In an attic, behind a door, in a dark crawl space, a demolition worker discovered what appeared to be a human skull Tuesday afternoon.

By Wednesday morning, the vacant Logan Square two-flat was swarming with Chicago Police. Cook County medical examiner investigators came and went. A biohazard cleaning company came to remove the skull, carrying it away in a nondescript red plastic sack, the Chicago Sun-Times reports.

Kathy Utterback happened to be driving by the two-flat that her family sold late last year.

“I saw police cars out in front,” said Utterback, who lives in the same neighborhood. “I saw police tape across the front porch, and I thought, ‘Oh my God!’”

A little while later, Utterback said she was laughing with a Chicago police detective, after telling him the “skull” was a Halloween decoration that her older brother misplaced some 30 years ago.

“The detective was cracking up on the phone,” Utterback said.

Utterback said her brother, who had lived in the attic of the two-flat in the late 1970s, worked as a downtown janitor in his early 20s. He picked up the skull — which he thought was a fake — while cleaning out a vacant doctor’s office, she said.

“He brought it home and they used it as a Halloween decoration,” she said. Her brother apparently stored it in the crawl space and then forgot about it, Utterback said.

Enter David Nelson, the man who discovered the skull Tuesday afternoon, while tearing out drywall in the building’s attic — part of a larger gut-rehab of the building.

“I didn’t examine it very well,” Nelson said. “Once I caught on to what it was, I just put it down. ... I’m not really an explorer in that territory.”

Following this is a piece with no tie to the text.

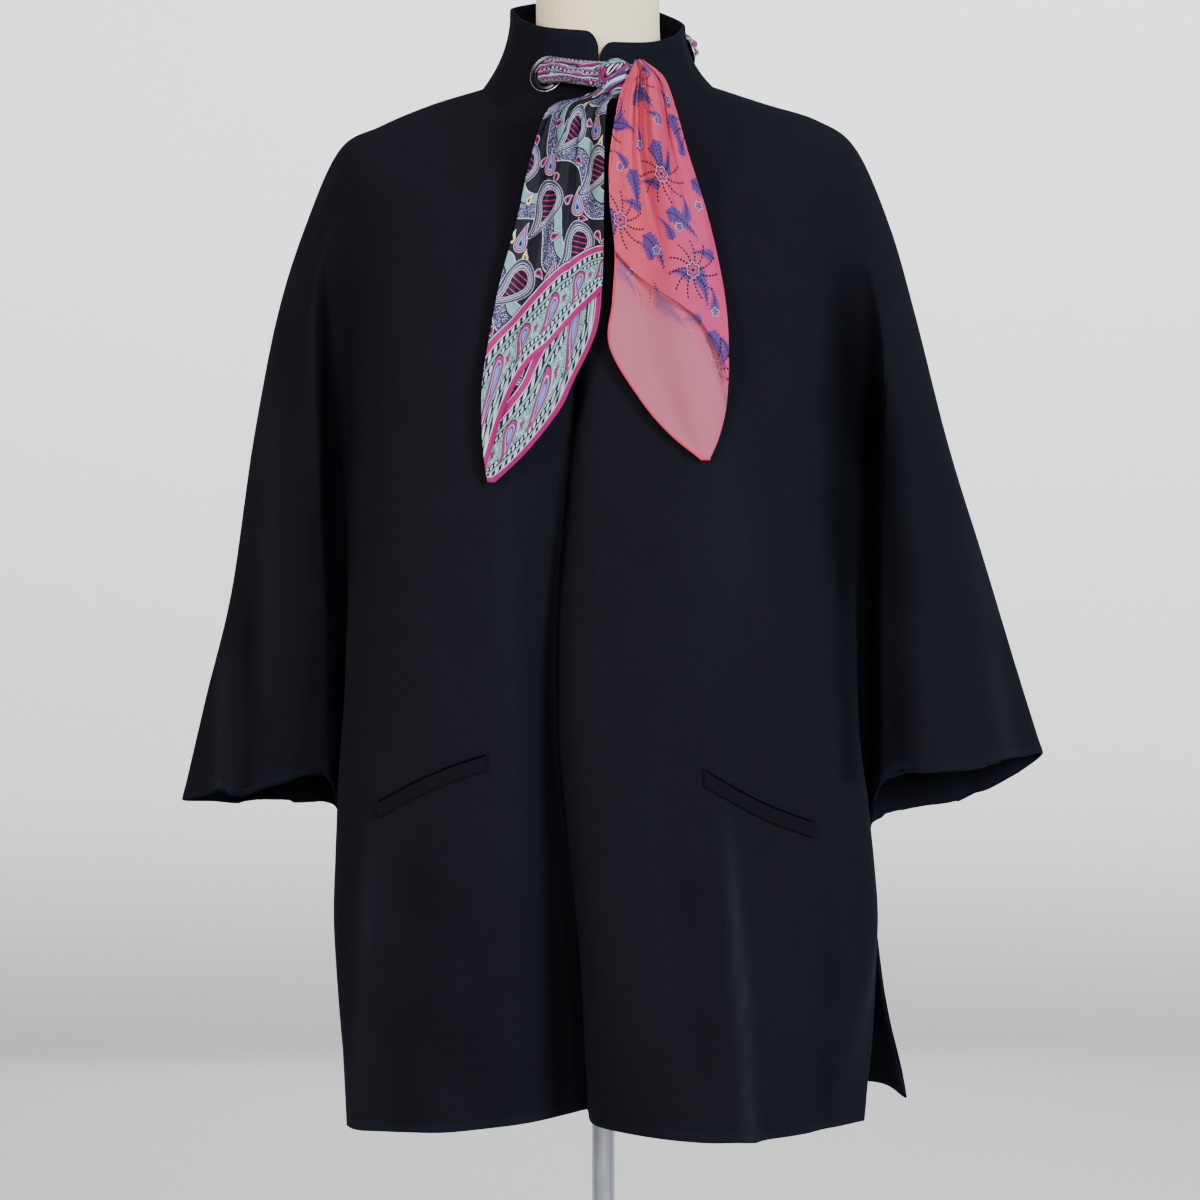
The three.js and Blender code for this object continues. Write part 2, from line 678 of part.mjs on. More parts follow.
function weltGeometry({ from, to, bow, low, high }) {
  const places = Array.from({ length: WELT_ROWS + 1 }, (_, i) => (
    Array.from({ length: WELT_STEPS + 1 }, (__, j) => {
      const t = j / WELT_STEPS;
      const x = mix(from[0], to[0], t);
      const z = mix(from[1], to[1], t) + bow * Math.sin(Math.PI * t) - WELT_DEPTH * i / WELT_ROWS;
      return onPanel(x, z, low, high);
    })
  ));
  const lifted = (off) => places.map((row) => (
    row.map(({ point, out }) => point.clone().addScaledVector(out, off))
  ));
  return wallGeometry(lifted(WELT_OFF + WELT_THICK), lifted(WELT_OFF));
}

for (const welt of WELTS) add(welt.name, weltGeometry(welt), wool());

// A soft band along a path: rings of an upright oval, its height and thickness given by place
function bandGeometry(path, sizes, steps, sides = 10) {
  const curve = new THREE.CatmullRomCurve3(path, false, 'centripetal');
  const up = new THREE.Vector3(0, 0, 1);
  const sizeAt = (values, t) => through(values, t * (values.length - 1));
  const rings = Array.from({ length: steps + 1 }, (_, i) => {
    const t = i / steps;
    const centre = curve.getPoint(t);
    const along = curve.getTangent(t);
    const side = along.clone().cross(up).normalize();
    const rise = side.clone().cross(along).normalize();
    return Array.from({ length: sides }, (__, j) => {
      const angle = 2 * Math.PI * j / sides;
      return centre.clone()
        .addScaledVector(side, sizeAt(sizes.thick, t) / 2 * Math.cos(angle))
        .addScaledVector(rise, sizeAt(sizes.tall, t) / 2 * Math.sin(angle));
    });
  });
  return loftGeometry(rings);
}

// The scarf: laced through the four eyelets and tied in front of the collar
const KNOT = { x: 10, y: -112, z: 1385, wide: 32, deep: 26, tall: 34, sides: 14, rows: 10 };
const TUCK = 9;
const EYELET_MOUTH = 1;

// From a front eyelet to the knot: how far it stands out, and its entry into the knot
const FRONT_STRETCH = {
  out: 9, towardsCentre: 3, bow: 5, entryX: 6, entryZ: 2, steps: 10,
  tall: [15, 18, 21, 25, 22],
  thick: [13, 13, 11, 9, 9],
};

// Inside the collar, from a front eyelet to a side one
const INSIDE_STRETCH = { thick: 4.5, tall: 18, off: 1.6, share: 0.5, steps: 10, sides: 8 };
const INSIDE_STATIONS_RIGHT = [2.1, 3, 4.5, 7, 9.5, 10.8];
const INSIDE_STATIONS_LEFT = [23.9, 23, 21.5, 19, 17.5, 16.1];

// Round the back of the collar: over each eyelet's flange, then flat along the band
const BACK_STRETCH = {
  off: 6.5, share: 0.5, steps: 26, sides: 8,
  flange: [{ out: 7.5, aside: 5 }, { out: 8, aside: 17 }],
  stations: [14.9, 14.4, 13.7, 13, 12.4, 12],
  tall: [14, 16, 18, 21, 24, 24, 24, 24, 21, 18, 16, 14],
  thick: [12, 11, 6, 4.5, 5, 5, 5, 5, 4.5, 6, 11, 12],
};

const offEyelet = (name, off) => {
  const { centre, out } = eyelets.get(name);
  return centre.clone().addScaledVector(out, off);
};

const offCollar = (s, w, off) => collarPoint(w, s).addScaledVector(collarOut(w, s), off);

function knotGeometry(grow = 0) {
  return new THREE.SphereGeometry(0.5, KNOT.sides, KNOT.rows)
    .scale(KNOT.wide + grow, KNOT.deep + grow, KNOT.tall + grow)
    .translate(KNOT.x, KNOT.y, KNOT.z);
}

// What runs into the knot is cut 0.3 mm short of it
const clearOfKnot = (geometry) => (
  geometryOf(solidOf(geometry).subtract(solidOf(knotGeometry(2 * SEAM_GAP))))
);

function buildFrontStretch(name, eyeletName, side) {
  const { out, towardsCentre, bow, entryX, entryZ, steps, tall, thick } = FRONT_STRETCH;
  const from = offEyelet(eyeletName, out);
  const into = new THREE.Vector3(KNOT.x + side * entryX, KNOT.y, KNOT.z + entryZ);
  const halfway = from.clone().lerp(into, 0.5);
  const path = [
    offEyelet(eyeletName, -TUCK),
    offEyelet(eyeletName, EYELET_MOUTH),
    from.clone().add(new THREE.Vector3(-side * towardsCentre, 0, 0)),
    halfway.add(new THREE.Vector3(0, -bow, 0)),
    into,
  ];
  add(name, clearOfKnot(bandGeometry(path, { tall, thick }, steps)), paisleySilk());
}

// Its outer face lies just behind the ends that come through the eyelets
function buildInsideStretch(name, stations) {
  const { thick, tall, off, share, steps, sides } = INSIDE_STRETCH;
  const path = stations.map((s) => offCollar(s, share, -(TUCK + off + thick / 2)));
  const sizes = { tall: [tall, tall], thick: [thick, thick] };
  add(name, bandGeometry(path, sizes, steps, sides), paisleySilk());
}

// Points over an eyelet's flange, aside from its middle towards a place on the collar
function overFlange(eyeletName, s) {
  const middle = offEyelet(eyeletName, 0);
  const towards = offCollar(s, BACK_STRETCH.share, 0).sub(middle);
  const away = towards.projectOnPlane(eyelets.get(eyeletName).out).normalize();
  return BACK_STRETCH.flange.map(({ out, aside }) => (
    offEyelet(eyeletName, out).addScaledVector(away, aside)
  ));
}

function buildBackStretch(name, from, to) {
  const { off, share, stations, steps, sides, tall, thick } = BACK_STRETCH;
  const path = [
    offEyelet(from, -TUCK),
    offEyelet(from, EYELET_MOUTH),
    ...overFlange(from, stations[0]),
    ...stations.map((s) => offCollar(s, share, off)),
    ...overFlange(to, stations.at(-1)).toReversed(),
    offEyelet(to, EYELET_MOUTH),
    offEyelet(to, -TUCK),
  ];
  add(name, bandGeometry(path, { tall, thick }, steps, sides), paisleySilk());
}

// A tail is a gathered sheet: rows across it from the knot to the tip
const TAIL_THICK = 2.2;
const TAIL_COLUMNS = 10;
const TAIL_ROWS_PER_ROW = 1.5;
const TAIL_WAVES = 1.6;
const TAIL_PHASE = { right: 0.1, left: 0.35 };
const TAIL_COLUMN_NAMES = 'z left right y fold';

const TAIL_RIGHT = table(TAIL_COLUMN_NAMES, [
  [1379, 2, 12, -113, 2],
  [1369, -20, 7, -112, 4],
  [1359, -46, 2, -114, 5],
  [1320, -60, 0, -121, 6],
  [1263, -72, 0, -131, 5],
  [1214, -85, -1, -139, 4],
  [1173, -93, -6, -144, 3.5],
  [1133, -99, -24, -148, 3],
  [1108, -100, -36, -149.5, 2.5],
  [1075, -98.6, -62, -150, 1.5],
  [1049, -95, -89, -150, 0.5],
]);

const TAIL_LEFT = table(TAIL_COLUMN_NAMES, [
  [1399, 13, 38, -119, 1.5],
  [1386, 12, 48, -120.5, 3],
  [1366, 8, 57, -120.5, 4],
  [1320, 4.5, 70, -123, 5],
  [1280, 5, 83, -128, 5.5],
  [1239, 9, 93, -135, 5],
  [1198, 6.8, 100, -141, 4],
  [1160, 4.5, 102.4, -145, 3],
  [1116, 30, 101, -148, 2.5],
  [1088, 54, 95, -149.5, 1.5],
  [1067, 80, 86.5, -150, 0.5],
]);

function tailGeometry(rows, phase) {
  const last = rows.z.length - 1;
  const steps = TAIL_ROWS_PER_ROW * last;
  const sheet = Array.from({ length: steps + 1 }, (_, i) => {
    const at = (column) => through(rows[column], i / TAIL_ROWS_PER_ROW);
    return Array.from({ length: TAIL_COLUMNS + 1 }, (__, j) => {
      const u = j / TAIL_COLUMNS;
      const wave = Math.cos(2 * Math.PI * (TAIL_WAVES * u + phase));
      return new THREE.Vector3(mix(at('right'), at('left'), u), at('y') - at('fold') * wave, at('z'));
    });
  });
  const normals = gridNormals(sheet);
  const shifted = (off) => sheet.map((row, i) => row.map((point, j) => (
    point.clone().addScaledVector(normals[i][j], off)
  )));
  return wallGeometry(shifted(TAIL_THICK / 2), shifted(-TAIL_THICK / 2));
}

function buildScarf() {
  buildFrontStretch('scarf_front_right', 'eyelet_front_right', -1);
  buildFrontStretch('scarf_front_left', 'eyelet_front_left', 1);
  buildInsideStretch('scarf_inside_right', INSIDE_STATIONS_RIGHT);
  buildInsideStretch('scarf_inside_left', INSIDE_STATIONS_LEFT);
  buildBackStretch('scarf_back', 'eyelet_side_left', 'eyelet_side_right');
  add('scarf_knot', knotGeometry(), paisleySilk());
  add('scarf_tail_right', clearOfKnot(tailGeometry(TAIL_RIGHT, TAIL_PHASE.right)), paisleySilk());
  add('scarf_tail_left', clearOfKnot(tailGeometry(TAIL_LEFT, TAIL_PHASE.left)), coralSilk());
}

buildScarf();

// Dress form: its yoke follows the coat's yoke from below, the rest is its own rings
const REST_GAP = 0.4;
const YOKE_SLACK = 5;
const YOKE_ROWS = [0, 1, 2, 3, 4];
const NECKLINE_SLACK = 6;
const FORM_EVERY = 2;
const NECK_CENTRE_Y = 6;

const FORM_COLUMNS = 'frontZ sideZ backZ half frontY backY';

const FORM_NECK = table(FORM_COLUMNS, [
  [1500, 1500, 1500, 54, -48, 60],
  [1440, 1440, 1440, 54, -48, 60],
  [1404, 1416, 1418, 57, -50, 64],
  [1372, 1398, 1400, 66, -56, 70],
]);

const FORM_BODY = table(FORM_COLUMNS, [
  [1238, 1322, 1275, 197, -117, 108],
  [1200, 1275, 1225, 188, -120, 112],
  [1150, 1200, 1160, 172, -122, 112],
  [1095, 1120, 1090, 160, -116, 104],
  [1010, 1020, 1010, 134, -98, 86],
  [930, 935, 930, 150, -92, 98],
  [870, 870, 870, 166, -86, 108],
  [820, 820, 820, 168, -78, 106],
  [800, 800, 800, 156, -68, 96],
  [792, 792, 792, 132, -52, 80],
]);

// Power of the ring's outline: 2 is an ellipse, more is squarer
const FORM_ROUND = 2;
const FORM_SQUARE = 2.3;

function formRing(rows, k, square) {
  const row = Object.fromEntries(Object.entries(rows).map(([name, values]) => [name, values[k]]));
  const power = 2 / square;
  const shaped = (value) => Math.sign(value) * Math.abs(value) ** power;
  const count = LAST_COLUMN / FORM_EVERY;
  return Array.from({ length: count }, (_, j) => {
    const angle = 2 * Math.PI * j / count;
    const [s, c] = [-Math.sin(angle), Math.cos(angle)];
    const [endZ, depth] = c > 0 ? [row.frontZ, -row.frontY] : [row.backZ, row.backY];
    return new THREE.Vector3(
      CENTRE_X + row.half * shaped(s),
      -depth * shaped(c),
      mix(endZ, row.sideZ, s * s),
    );
  });
}

// The coat's ring drawn in by the wall and a gap that is least along the shoulder line
function yokeRing(row) {
  const count = LAST_COLUMN / FORM_EVERY;
  return Array.from({ length: count }, (_, k) => {
    const j = k * FORM_EVERY;
    const s = stationOf[j];
    const away = Math.min(Math.abs(s - OVERARM_RIGHT), Math.abs(s - OVERARM_LEFT)) / OVERARM_RIGHT;
    const drawIn = WALL + REST_GAP + YOKE_SLACK * away * away + (row === 0 ? NECKLINE_SLACK : 0);
    return coat[row][j].clone().addScaledVector(coatNormals[row][j], -drawIn);
  });
}

function buildForm() {
  const rings = [
    ...FORM_NECK.frontZ.keys().map((k) => formRing(FORM_NECK, k, FORM_ROUND)),
    ...YOKE_ROWS.map(yokeRing),
    ...FORM_BODY.frontZ.keys().map((k) => formRing(FORM_BODY, k, FORM_SQUARE)),
  ];
  add('form_body', loftGeometry(rings), jersey());
}

const NECK_TOP = FORM_NECK.frontZ[0];
const FORM_BOTTOM = FORM_BODY.frontZ.at(-1);
const CAP_RADIUS = 55;
const CAP_THICK = 10;
const CAP_ROUND = 3;
const BASE_RADIUS = 165;
const BASE_THICK = 9;
const BASE_RIM = 2;
const POLE_RADIUS = 10;
const CAP_SIDES = 28;
const POLE_SIDES = 24;
const BASE_SIDES = 40;

const lathe = (profile, sides) => (
  new THREE.LatheGeometry(profile.map(([r, z]) => new THREE.Vector2(r, z)), sides).rotateX(Math.PI / 2)
);

function buildStand() {
  const low = NECK_TOP + SEAM_GAP;
  const capProfile = [
    [0, low], [CAP_RADIUS, low], [CAP_RADIUS, low + CAP_THICK - CAP_ROUND],
    [CAP_RADIUS - CAP_ROUND, low + CAP_THICK], [0, low + CAP_THICK],
  ];
  add('form_neck_cap', lathe(capProfile, CAP_SIDES).translate(CENTRE_X, NECK_CENTRE_Y, 0), chrome());
  const poleFoot = BASE_THICK + SEAM_GAP;
  const poleHead = FORM_BOTTOM - SEAM_GAP;
  const poleProfile = [[0, poleFoot], [POLE_RADIUS, poleFoot], [POLE_RADIUS, poleHead], [0, poleHead]];
  add('form_pole', lathe(poleProfile, POLE_SIDES), chrome());
  const baseProfile = [
    [0, 0], [BASE_RADIUS, 0], [BASE_RADIUS, BASE_THICK - BASE_RIM],
    [BASE_RADIUS - BASE_RIM, BASE_THICK], [0, BASE_THICK],
  ];
  add('form_base', lathe(baseProfile, BASE_SIDES), chrome());
}

buildForm();
buildStand();

export default garment;
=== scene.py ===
"""Looks of a navy wool cape coat, tied by a silk scarf through its collar, on a limbless dress form.

Lengths are in millimetres until a mesh is made. +Z is up, the front faces -Y, and +X is the wearer's
left.
"""
import math

import bmesh
import bpy
import numpy as np
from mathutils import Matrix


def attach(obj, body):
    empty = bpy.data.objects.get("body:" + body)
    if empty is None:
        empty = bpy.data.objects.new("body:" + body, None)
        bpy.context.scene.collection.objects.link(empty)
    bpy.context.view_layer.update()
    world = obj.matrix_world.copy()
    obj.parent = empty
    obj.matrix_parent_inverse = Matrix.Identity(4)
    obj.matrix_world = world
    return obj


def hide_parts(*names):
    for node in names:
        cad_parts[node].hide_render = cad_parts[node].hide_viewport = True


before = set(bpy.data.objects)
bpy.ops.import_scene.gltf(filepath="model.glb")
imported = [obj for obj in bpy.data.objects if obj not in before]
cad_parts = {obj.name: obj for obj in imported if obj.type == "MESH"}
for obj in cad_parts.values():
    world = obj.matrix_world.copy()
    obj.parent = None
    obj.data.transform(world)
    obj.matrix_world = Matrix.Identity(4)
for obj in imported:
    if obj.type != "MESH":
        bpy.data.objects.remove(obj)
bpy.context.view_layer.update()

MM = 0.001
BODY = "root"

# Cloth
WALL = 2.6
HALF_WALL = WALL / 2
CENTRE_X = -5.0
LAST_RING = 12
CUFF_RING = 9
SLIT_RING = 10
CUFF_FADE_FROM = 7
BAND_WIDTH = 8.0
SEAM_ROUNDING = 0.3
BAND_EXTRA = 0.3


def table(columns, rows):
    """Named columns of a short table, each as one array."""
    return dict(zip(columns.split(), np.array(rows, float).T))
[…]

Nelson said he found the discovery a little “freaky.”

The skull, wrapped in a plastic Jewel shopping bag, was found inside a 10-foot-square storage area that had a little door cut out of the drywall, said Brian O’Malley, a contractor with Ashford Group LLC.

“It’s old — much older than the bag it was in,” O’Malley said.

O’Malley described the skull as “clean.”

“It could be a kid who stole it from a biology class and didn’t know what to do with it,” O’Malley said. “It’s all speculation.”

Chicago Police said no other body parts were found. Chicago Police Officer Veejay Zala, a department spokesman, says the “M.E. is investigating the authenticity of the skull.”